Forcing the issue

Ken and Tracy Holland’s North Country Growers is renowned nationwide for its unique selection of heritage and micro varieties. They supply many of the region’s and the UK’s best-known chefs, plus the Tea Room at Vallum Farm and the new David Kennedy at Vallum Restaurant. The Vallum Kitchen Garden, poly tunnels and raised beds can be seen from Vallum’s Tea Room and the Restaurant and if you pop by you may be invited to wander through the Kitchen Garden and rub shoulders with chefs who drop by to pick their own.

North Country Growers, Vallum Kitchen Garden, Vallum Farm, Military Road,
East Wallhouses, Newcastle, NE18 0LL tel 01434 672 822, www.vallumfarm.co.uk

This month, Ken is mainly forcing all sorts of varieties of veg in his darkened tunnels at Vallum Farm… Read on! One of the greatest joys of growing is in experimenting and the forcing tunnel on our plot at Vallum Farm is a real pride and joy. All too often as a grower, you don’t know what you’re going to get until you get it, particularly when you’re experimenting as we do. We’ve got sea kale in the forcing tunnel at the moment, which is going to be interesting. The Victorians – who valued it as highly as asparagus – would force it under plant pots, and we’re having a look to see what we can achieve with it.

Mind, it’s not an easy process. We have 600 seeds we are trying to germinate and we’re trying to force a two-year growing process into six months, so watch this space!

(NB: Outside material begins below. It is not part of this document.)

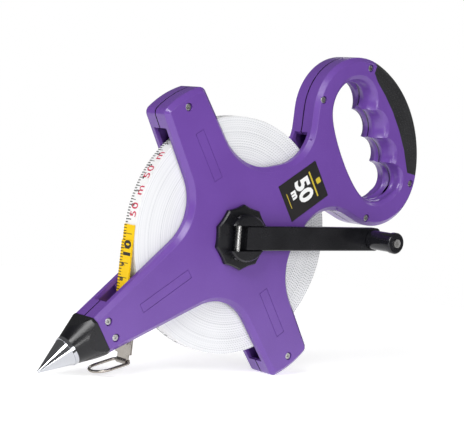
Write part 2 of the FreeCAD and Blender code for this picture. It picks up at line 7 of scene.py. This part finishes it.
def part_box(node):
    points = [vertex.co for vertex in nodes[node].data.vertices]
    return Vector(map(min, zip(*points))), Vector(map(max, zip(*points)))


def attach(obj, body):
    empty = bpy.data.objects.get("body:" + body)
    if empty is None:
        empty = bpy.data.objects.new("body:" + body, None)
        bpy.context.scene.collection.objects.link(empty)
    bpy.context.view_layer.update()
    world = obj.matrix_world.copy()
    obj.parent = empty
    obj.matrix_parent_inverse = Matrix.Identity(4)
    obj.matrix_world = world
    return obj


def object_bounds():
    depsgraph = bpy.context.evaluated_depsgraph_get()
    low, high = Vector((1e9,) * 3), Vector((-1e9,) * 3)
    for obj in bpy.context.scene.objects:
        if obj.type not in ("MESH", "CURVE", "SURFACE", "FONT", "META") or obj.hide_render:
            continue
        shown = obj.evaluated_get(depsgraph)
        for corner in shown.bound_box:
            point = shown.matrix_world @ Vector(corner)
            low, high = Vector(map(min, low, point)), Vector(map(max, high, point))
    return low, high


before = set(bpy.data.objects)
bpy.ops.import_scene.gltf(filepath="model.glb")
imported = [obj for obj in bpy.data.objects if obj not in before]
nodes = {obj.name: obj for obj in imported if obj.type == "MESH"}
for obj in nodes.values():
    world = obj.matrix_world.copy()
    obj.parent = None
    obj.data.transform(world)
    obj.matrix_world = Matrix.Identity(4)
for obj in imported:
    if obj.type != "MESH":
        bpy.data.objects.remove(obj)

cad_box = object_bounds()


# Camera and studio: a long lens in front and to the left, a pale floor, a dim surround that is
# white to the camera, and six soft lights: a broad one high on the left, and weaker ones round it.
scene = bpy.context.scene
camera_data = bpy.data.cameras.new("camera")
camera_data.lens = 111.1
camera_data.sensor_width = 36.0
camera = bpy.data.objects.new("camera", camera_data)
scene.collection.objects.link(camera)
camera.matrix_world = Matrix((
    (0.7777, -0.0561, -0.6261, -0.6520),
    (-0.6191, 0.1049, -0.7783, -0.7787),
    (0.1094, 0.9929, 0.0469, 0.1606),
    (0.0, 0.0, 0.0, 1.0)))
scene.camera = camera
scene.view_settings.view_transform = "Standard"


class Signal:
    """A number carried by a shader socket, for plain sums."""

    def __init__(self, finish, socket):
        self.finish = finish
        self.socket = socket

    def __add__(self, other):
        return self.finish.sum("ADD", self, other)

    __radd__ = __add__

    def __sub__(self, other):
        return self.finish.sum("SUBTRACT", self, other)

    def __rsub__(self, other):
        return self.finish.sum("SUBTRACT", other, self)

    def __mul__(self, other):
        return self.finish.sum("MULTIPLY", self, other)

    __rmul__ = __mul__

    def __truediv__(self, other):
        return self.finish.sum("DIVIDE", self, other)

    def __gt__(self, other):
        return self.finish.sum("GREATER_THAN", self, other)

    def __lt__(self, other):
        return self.finish.sum("LESS_THAN", self, other)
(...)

The leaves coming out of the forcing tunnel are incredible. They are tender and their colours, because there is no light, are a real surprise. We’re coming up with pinks and reds on our beetroot, and our carrot tops in there are like bamboo shoots. The flavours from these leaves, and those on forced red onion sets and broad bean shoots are completely bamboozling the chefs, and delighting them in equal measure. We also think we’re unique in doing this and there’s a massive buzz when a top chef tells you he can’t source produce like it anywhere else.

Clamp it!
Most households have forgotten the old method of storing fruit and vegetables known as clamping, popular in the days when our plates were ruled by the seasons.

It’s simple and effective for storing all sorts of things including potatoes, carrots, beetroot. All you do is take your harvested produce and make a clamp for it (a box of soil and straw for drainage) and store it outside or in a cold shed
or garage.

I’ve discovered that six or nine months in a clamp can intensify the flavour of beetroot and carrots particularly, and we’ve had very well-known chefs chasing us for 12-month-old produce from the clamp because they like the flavour so much.

We’ve got 14-month-old beetroot now coming out of the clamp and going back into raised beds, and the result is fantastic – beyond expectations. We’ve done the same with carrots, which we stored in sand in a clamp and then re-planted in the raised beds. It’s the science of vegetables!